Жизнь повернулась иначе. Не проработав и двух месяцев в китайской клинике, Экзистенский вдруг получил расчёт и документы о разрыве контракта на стол. Почему с лихвой наделённый и талантом, и рвением врач оказался вдруг не у дел, осталось известно лишь ему самому да руководству: Эдмунд Францевич держал в секрете подробности их столкновения, как и предшествующие события главным из них была странная история с электронными письмами, которые он стал получать незадолго до увольнения. Сам он не нашёл ей разумного объяснения, а все рождавшиеся в голове догадки заставляли его метаться от паранойяльных мыслей о слежке до вздорных фантазий о цикличности времени. Но сейчас, по прошествии более чем двадцати лет, Эдмунд Францевич признал: именно эта история во многом определила его дальнейший путь в профессии, благодаря ей он сосредоточился на изучении парадоксов психики.

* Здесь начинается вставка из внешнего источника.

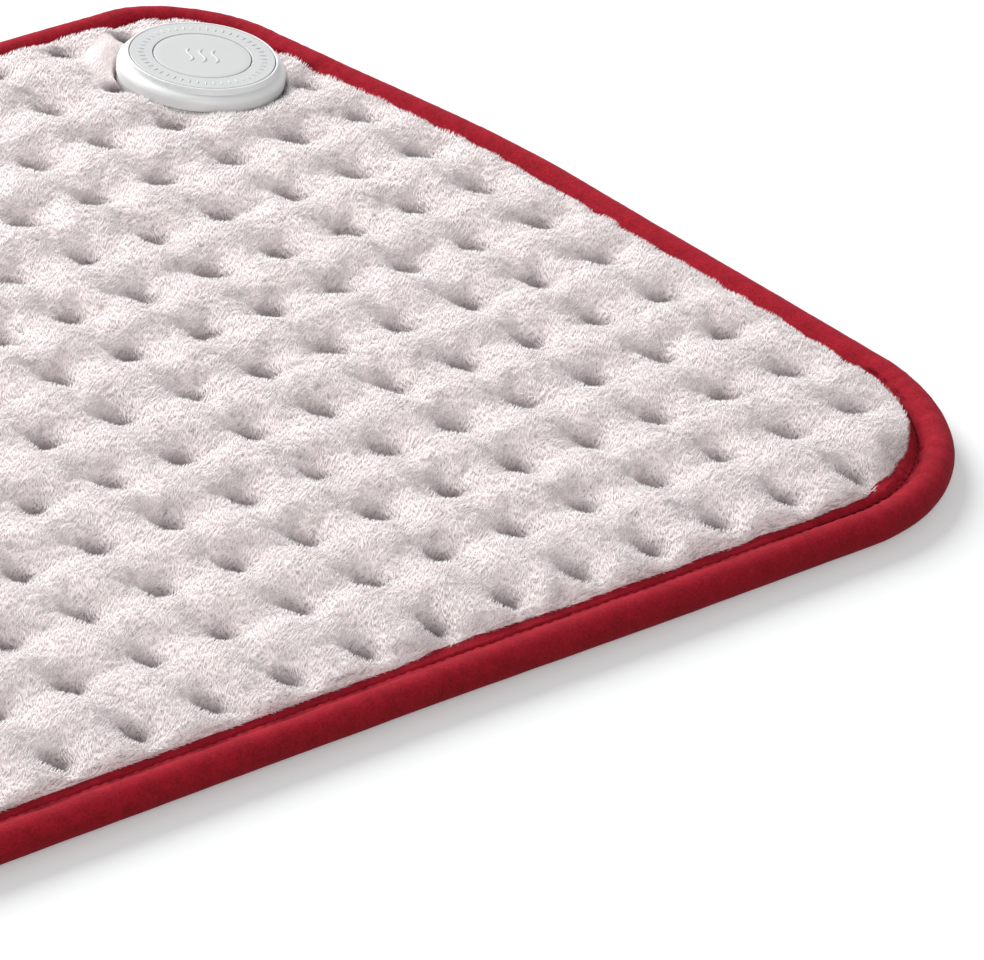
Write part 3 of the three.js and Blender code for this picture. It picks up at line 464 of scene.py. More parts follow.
def metal_material(name, colour, roughness):
    """Metal with fine drawn scratches and faint stains."""
    material, tree, shader = start_material(name)
    stains = noise_of(tree, object_place(tree), 400.0, 3.0)
    scratches = noise_of(tree, object_place(tree, (1, 1, 12)), 1800.0, 2.0)
    finish = {
        "Base Color": blended_colours(tree, stains, shaded(colour, 0.8), colour),
        "Normal": bumped(tree, [(scratches, 0.25, 0.00003)]),
        "Metallic": 1.0,
        "Roughness": roughness,
    }
    fit(tree, shader, finish)
    return material


def board_material():
    """Green solder mask over pale copper traces."""
    material, tree, shader = start_material("solder_mask")
    cells = add_node(
        tree,
        "ShaderNodeTexVoronoi",
        {
            "distance": "MANHATTAN",
            "feature": "DISTANCE_TO_EDGE",
            "Scale": 420.0,
            "Vector": object_place(tree),
        },
    )
    trace, mask = (0.05, 0.20, 0.08), (0.012, 0.075, 0.035)
    colour = blended_colours(tree, cells.outputs["Distance"], trace, mask, 0.03, 0.06)
    fit(tree, shader, {"Base Color": colour, "Roughness": 0.35})
    return material


FINISHES = {}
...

Тогда же ему казалось, будто кругом обстоятельства противятся его становлению: Китай Экзистенский покинул со скандалом, при этом характеристика от работодателя, разочарованного его внезапным увольнением в ореоле недоброй славы, была настолько нелестна, что запросто могла закрыть ему путь в государственную медицину. Между тем мысли о работе на самого себя нарисовали перед ним заманчивую картину с богатой перспективой. Так, он снова решил попытать счастья в Москве, давшей ему специальность. Там занялся частной психотерапевтической практикой. Попутно, ведомый информационным голодом, который с детства терзал его, будто хронический недуг, открыл для себя несколько новых областей, например всерьёз принялся исследовать искусственный интеллект и возможности его применения в медицине. Ближайшие пятнадцать лет его ожидала стабильность в делах.
Эдмунд Францевич работе был привержен как ничему другому, и всё же она не заполнила его жизнь до конца. Осталось место и человеческим страстям, и сердечным делам. Однажды он был влюблён но без перспектив. Потом даже побывал в недолгом браке но уже по расчёту. В жене, которую повстречал на конференции по нейроинформатике, он увидел соратника на научной стезе та же твёрдо разграничила работу и семью. Не находя поддержки дома, Эдмунд Францевич погрязал в трясине обид и раздражения. На такой почве работа валилась у него из рук. Зыбкое благополучие семейного быта также рушилось от скандала к скандалу.
Развелись поспешно, без волокиты: супруги не успели нажить ни детей, ни имущества ничего, кроме несбывшихся ожиданий с обеих сторон. Но развод, вопреки надеждам, не дал Экзистенскому чувства освобождения: вина перед оставленной женщиной, ощущение собственной бесполезности всё это подкосило Эдмунда Францевича.
Да к тому же именно в это непростое время во Владивостоке неожиданно умер его отец, а пожилая мать, решив, что незачем больше оставаться в так и не полюбившейся России, вернулась в Польшу одна, оформила скромную пенсию, на неё и жила. Теперь на свои плечи доктор возложил обязанность её содержать.
Он замкнулся и отдалился от людей. Работу с пациентами не бросил лишь потому, что она позволяла прокормить не только себя самого, но и родительницу. Исследования же стали тогда главной его целью, а заодно и послужили отдушиной.